Look back in your email. There's one from me and if you need to, call...

Ginny said...

This makes me want to find a yurt. And then, move into that yurt. And never talk to humans again.

I'm so sorry.

sybil law said...

Makes perfect sense to me. Well written, to the point and no drama involved. Good job!
Now let's hope someone throws out that douchebag Larry.

Michael from dadcation.com said...

Again, move to the 'hood, and there are no HOAs! No one told our neighbors they couldn't have a green house (or red, as my other neighbors have done), and when I finished my basement without a permit, no one said anything! It's great!

Lynda said...

The only change I would make is to take out "I don’t socialize in the community because I’m pretty much a hermit."

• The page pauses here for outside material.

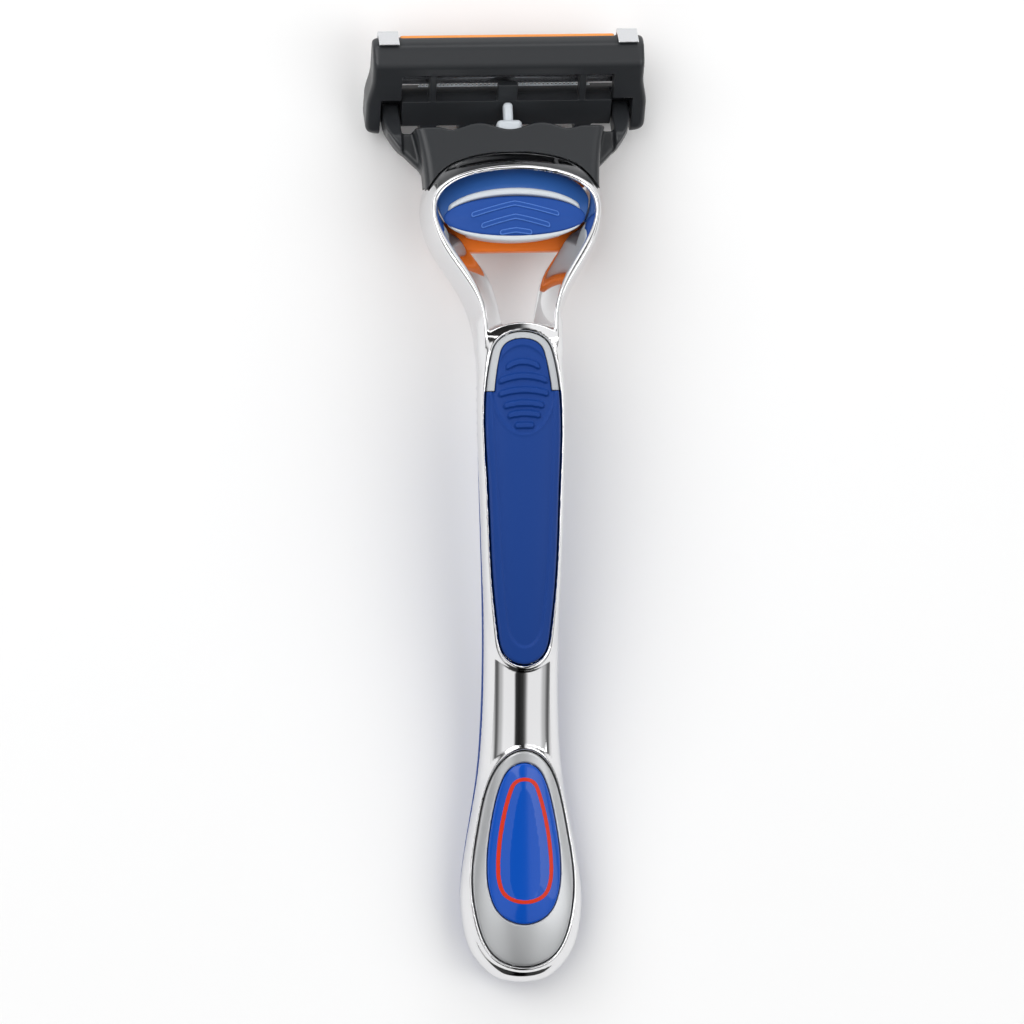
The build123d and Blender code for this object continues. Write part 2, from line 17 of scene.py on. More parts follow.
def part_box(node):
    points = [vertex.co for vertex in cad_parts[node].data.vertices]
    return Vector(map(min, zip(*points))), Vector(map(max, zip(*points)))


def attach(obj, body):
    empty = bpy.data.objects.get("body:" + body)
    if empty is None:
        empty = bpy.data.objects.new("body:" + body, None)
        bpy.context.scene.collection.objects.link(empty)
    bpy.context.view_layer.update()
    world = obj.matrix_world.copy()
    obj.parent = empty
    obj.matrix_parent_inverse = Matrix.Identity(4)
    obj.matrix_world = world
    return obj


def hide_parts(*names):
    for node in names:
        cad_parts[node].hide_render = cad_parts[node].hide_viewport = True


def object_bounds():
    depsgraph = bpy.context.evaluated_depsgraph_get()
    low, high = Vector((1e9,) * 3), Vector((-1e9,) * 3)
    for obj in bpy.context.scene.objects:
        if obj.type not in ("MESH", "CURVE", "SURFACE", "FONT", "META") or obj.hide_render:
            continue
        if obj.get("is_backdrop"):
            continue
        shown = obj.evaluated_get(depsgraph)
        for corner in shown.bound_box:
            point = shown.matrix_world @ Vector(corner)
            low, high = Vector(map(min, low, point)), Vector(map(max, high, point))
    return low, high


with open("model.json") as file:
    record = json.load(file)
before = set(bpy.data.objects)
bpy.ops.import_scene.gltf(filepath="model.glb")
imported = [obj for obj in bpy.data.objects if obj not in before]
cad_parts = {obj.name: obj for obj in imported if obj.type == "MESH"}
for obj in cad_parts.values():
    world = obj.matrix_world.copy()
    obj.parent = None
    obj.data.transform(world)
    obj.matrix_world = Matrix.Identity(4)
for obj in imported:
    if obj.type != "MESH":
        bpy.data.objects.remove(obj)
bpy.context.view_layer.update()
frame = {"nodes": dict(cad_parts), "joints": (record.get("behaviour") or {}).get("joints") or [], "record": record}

MM = 0.001
JOINTS = {joint["name"]: joint for joint in frame["joints"]}
MOUNTS = {mount["name"]: mount for mount in frame["record"]["mounts"]}

# ---------------------------------------------------------------- design values, in millimetres
TAIL_START = 0.35  # the CAD tail is cut this far from the outline's tip
DOCK_NOSE_U, DOCK_NOSE_W = 16.35, -1.0  # where the record's dock mount lies in the head frame
PIVOT_A, PIVOT_N = -4.9, 3.0  # where the blade pivot lies in the blade unit's frame
RING_TOP, RING_LOW, COLLAR_W = 4.3, -4.3, 1.5
RIDGE_W = -1.0  # height of the ridge inside the fork's opening
UNDERCUT_U = 6.3  # ahead of this the opening is hollowed under the rim
TURN_SOFTNESS = 60  # keeps the distance tame where the opening's outline turns sharply
PLUNGER_W = -1.0
BORE_R, FLANGE_R = 1.72, 1.58
FLANGE_U = 15.1
DOCK_REAR_U = 11.9
UNDER_REAR = -0.8
PAD_HALF, PAD_REAR, PAD_FRONT = 10.5, 0.3, 6.45  # the blue pad on the button
CORE_HALF, CORE_REAR, CORE_FRONT = 10.5, -0.6, 7.5  # the light rim round that pad
STROKE_HALF = 0.3
FAR = 9.0  # a distance larger than any between neighbouring details
EJECT_TRAVEL = JOINTS["eject_push"]["range_m"][1] / MM
FIRST_BLADE_A, BLADE_PITCH, BLADES = -0.9, 0.95, 5
BLADE_RAKE, BLADE_N = 25.0, 0.12

# handle stations: y, half width, middle z, half height, squareness
STATIONS = [
    (0.35, 2.8, 6.3, 1.7, 2.0), (1.6, 5.1, 6.1, 3.2, 2.1), (4.2, 7.3, 5.83, 4.48, 2.2),
    (8.0, 8.6, 5.73, 5.28, 2.3), (12.7, 9.0, 5.75, 5.55, 2.4), (18.3, 8.4, 5.95, 5.75, 2.4),
    (24.0, 7.4, 6.23, 5.98, 2.4), (30.0, 6.4, 6.85, 6.05, 2.4), (37.0, 5.8, 8.15, 5.95, 2.4),
    (48.0, 5.55, 11.05, 5.85, 2.5),
    (60.0, 5.75, 13.95, 5.75, 2.7), (74.0, 6.1, 16.15, 5.35, 3.0), (86.0, 6.25, 17.1, 4.8, 3.4),
    (98.0, 6.25, 16.4, 4.1, 3.8),
]
PARTING = [(-2, 4.3), (8, 4.5), (20, 5.5), (34, 8.2), (50, 12.2), (62, 14.9), (72, 16.2), (80, 15.6),
           (84.5, 13.9), (88.5, 11.2), (93, 7), (100, 0)]

# outlines seen from above, as (y or u, half width) from one tip to the other
PAD = [(46.9, 0), (48.0, 2.6), (51.5, 3.9), (60.0, 4.75), (74.0, 5.35), (86.0, 5.55), (92.3, 4.6),
       (95.2, 2.6), (95.8, 0)]
DISH = [(49.6, 0), (50.6, 1.7), (54.0, 2.7), (62.0, 3.4), (72.0, 3.95), (82.0, 4.4), (90.0, 4.6),
        (95.0, 4.0)]
PLATE = [(2.3, 0), (3.2, 3.4), (5.5, 5.6), (9.5, 7.0), (15.0, 7.6), (22.5, 6.7), (30.0, 4.9),
         (33.7, 2.2), (34.4, 0)]
LENS = [(8.7, 0), (9.7, 3.0), (12.6, 4.9), (17.0, 5.45), (24.0, 4.7), (29.8, 3.2), (32.0, 1.6),
        (32.5, 0)]
ACCENT = [(11.7, 0), (12.3, 2.4), (14.2, 3.9), (17.5, 4.25), (23.5, 3.6), (28.6, 2.3), (30.1, 1.2),
          (30.4, 0)]
INLAY = [(6.4, 0), (7.3, 2.7), (10.4, 4.4), (14.5, 4.8), (22.0, 4.1), (28.4, 2.7), (30.6, 1.3),
         (31.0, 0)]

# the head's outline and its opening at three heights each
OUTER_TOP = [(-17, 5.75), (-9.5, 6.3), (-5.8, 8.3), (-1.4, 11.0), (3.6, 12.4), (8.2, 10.2), (10.0, 5.4),
             (10.5, 0)]
OUTER_COLLAR = [(-17, 6.1), (-9.2, 7.0), (-5.2, 9.2), (-0.4, 12.0), (4.6, 13.1), (10.2, 11.2),
                (12.9, 6.2), (13.6, 0)]
OUTER_LOW = [(-17, 6.2), (-9.0, 7.4), (-4.6, 9.6), (0.3, 12.4), (5.2, 13.45), (10.6, 11.6), (13.4, 6.6),
             (14.2, 0)]
OPEN_TOP = [(-14.4, 4.86), (-9.5, 5.6), (-5.8, 7.2), (-1.4, 9.9), (3.4, 11.75), (7.6, 9.6), (9.3, 5.0),
            (9.75, 0)]
OPEN_MID = [(-12.6, 1.85), (-8.0, 2.7), (-4.3, 4.1), (-1.2, 6.3), (1.5, 8.3), (4.8, 10.9), (9.4, 10.9),
            (12.2, 6.6), (13.1, 0)]
OPEN_LOW = [(-13.4, 4.2), (-9.0, 5.3), (-5.2, 7.2), (-1.2, 9.4), (4.0, 10.9), (8.2, 9.6), (10.2, 5.0),
            (10.8, 0)]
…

Right after, you talk about going to a party. Hermit.

You could say, "I haven't socialized much in the community." They don't need to know why.

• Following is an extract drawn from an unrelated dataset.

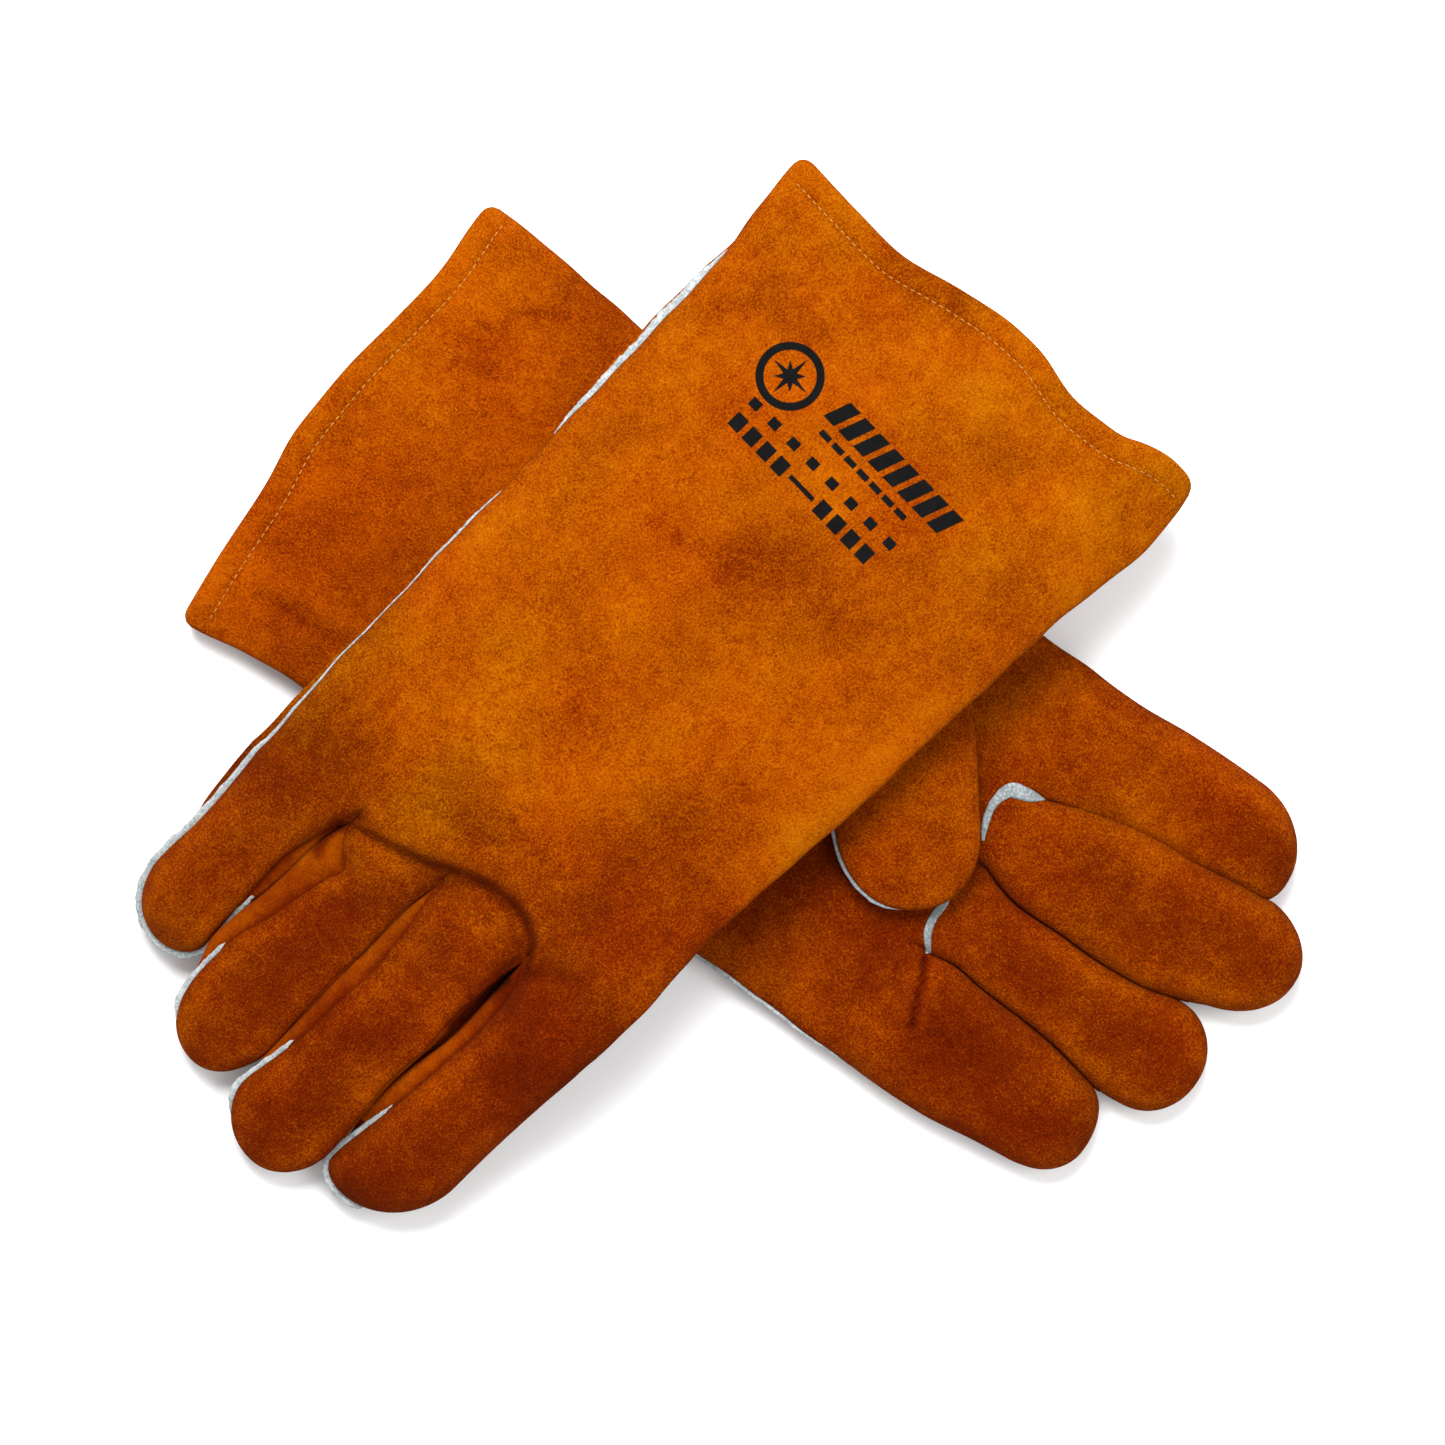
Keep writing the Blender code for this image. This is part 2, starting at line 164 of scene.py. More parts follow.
# Where the leather's patterns are taken from the noise, in millimetres above or below its middle, so that
# its shape, tone and ochre differ, and its two sides; and how far apart the two gloves' textures are taken.
SHAPE_LAYER = 40.0
TONE_LAYER = 80.0
OCHRE_LAYER = 120.0
TEXTURES_APART = 300

# A welt strip's section: how far out, in reaches, and how far up, in thicknesses.
WELT_SECTION = (
    (-1.6, -0.5), (0.55, -0.5), (0.92, -0.36), (1.0, 0.0),
    (0.92, 0.36), (0.55, 0.5), (0.1, 0.34), (-1.6, 0.5),
)
# The folded strip's at the fingers' base: how far aside, in half widths, and how many millimetres up.
BASE_WELT_SECTION = (
    (-1.0, -0.8), (-0.92, 0.35), (-0.5, 0.75), (-0.06, 0.5),
    (0.1, 0.5), (0.5, 0.8), (0.92, 0.35), (1.0, -0.8),
)


class Side(NamedTuple):
    """One side of a finger, from above. Its widest line and its panels' edges give v as a function of u."""

    kind: str  # "welt", "fold" or "fourchette"
    tip_reach: float  # how far before the tip's end this side begins to round off
    widest: Callable
    top: Callable
    below: Callable


class Finger(NamedTuple):
    """A finger's outline, from its knuckle hinge to its tip."""

    name: str
    base_v: float
    tip: tuple  # u, v of the hinge's centre line at the tip
    apex: float  # how far the tip's end lies to the thumb's side of that line
    lift: float
    tone: float
    sides: tuple  # little side, thumb side


class Crease(NamedTuple):
    """A line pressed into the leather, or raised from it where its depth is negative. Its shade is painted
    shade along the line, or a painted highlight where negative.
    """

    depth: float
    width: float
    shade: float
    line: tuple  # u, v points


class Glove(NamedTuple):
    """One glove's outline, lie and colouring."""

    name: str
    palm_up: bool
    seed: float
    little_edge: Callable
    thumb_edge: Callable
    mouth: Callable  # u of the cuff's edge at each v
    underside: Callable
    palm_bulge: Callable  # how far the lower half stands out past the little finger's seam at each u
    tip_underside: float
    side_welt: Callable  # how far the welt stands out of the side seam at each u
    base_welt: tuple  # each run of the welt at the fingers' base: its u, v points and half widths
    line_ends: tuple  # u of the line where the fingers begin, at the little side and at the thumb side
    crotches: tuple  # u, v between the little and ring, ring and middle, and middle and index fingers
    fingers: tuple
    squareness: float
    thumb_heading: float
    thumb_tone: float
    thumb_gap: float  # between the palm and the thumb folded over it
    creases: tuple
    ochre_along: Callable  # from 0, red-brown, to 1, ochre
    tone_along: Callable
    patches: tuple  # u, v, reach and amount of each lighter or darker patch
    redder: tuple  # u, v, reach and amount of each redder patch


def mix(low, high, share):
    return low + (high - low) * share


def smoothstep(low, high, x):
    t = np.clip((x - low) / (high - low), 0, 1)
    return t * t * (3 - 2 * t)


def hump(distance, reach):
    """1 at no distance, falling smoothly to almost nothing at twice the reach."""
    return np.exp(-((distance / reach) ** 2))


def bulge(y, squareness):
    """The section of a stuffed finger, from 0 at either side to 1 in the middle. y goes from -1 to 1."""
    return np.maximum(0, 1 - np.abs(y) ** squareness) ** 0.5


def slowing(count, power):
    """Shares from 0 to 1, closer and closer together."""
    return 1 - (1 - np.linspace(0, 1, count)) ** power


def points_at(u, v, z):
    return np.stack(np.broadcast_arrays(u, v, z), axis=-1)


def lengths_along(line):
    """How far along a line each of its points is."""
    return np.concatenate(([0.0], np.cumsum(np.linalg.norm(np.diff(line, axis=0), axis=1))))


def unit(directions):
    return directions / np.maximum(np.linalg.norm(directions, axis=1, keepdims=True), 1e-9)


def right_of(line):
    """Level unit vectors to the right of the way that a line runs."""
    step = np.gradient(line[:, :2], axis=0)
    return unit(points_at(step[:, 1], -step[:, 0], 0.0))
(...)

What a terrible situation you are in. That really sucks. Sounds like my old HOA in a way. The president had a power trip.

Shelli said...

Utterly ridiculous, that adults behave like middle schoolers. I'm sorry you have to deal with this. I hope you that you don't have to for much longer.


PS. I'm sad that I am not going to be at Avitween. :(

VBW said...

Wow. Just wow. I'm thinking of buying a condo and you may have given me some pause!

Your writing is stellar, and I've always found that high-roaded well-written truth-telling is the best defense against small people. Or people who are acting smally. You know what I mean.

I think you misspelled heresay. I think that's how it's spelled, at least.

I would also cut the first 'graph - it weakens the overall message -- we get that you're at the end of your rope without it.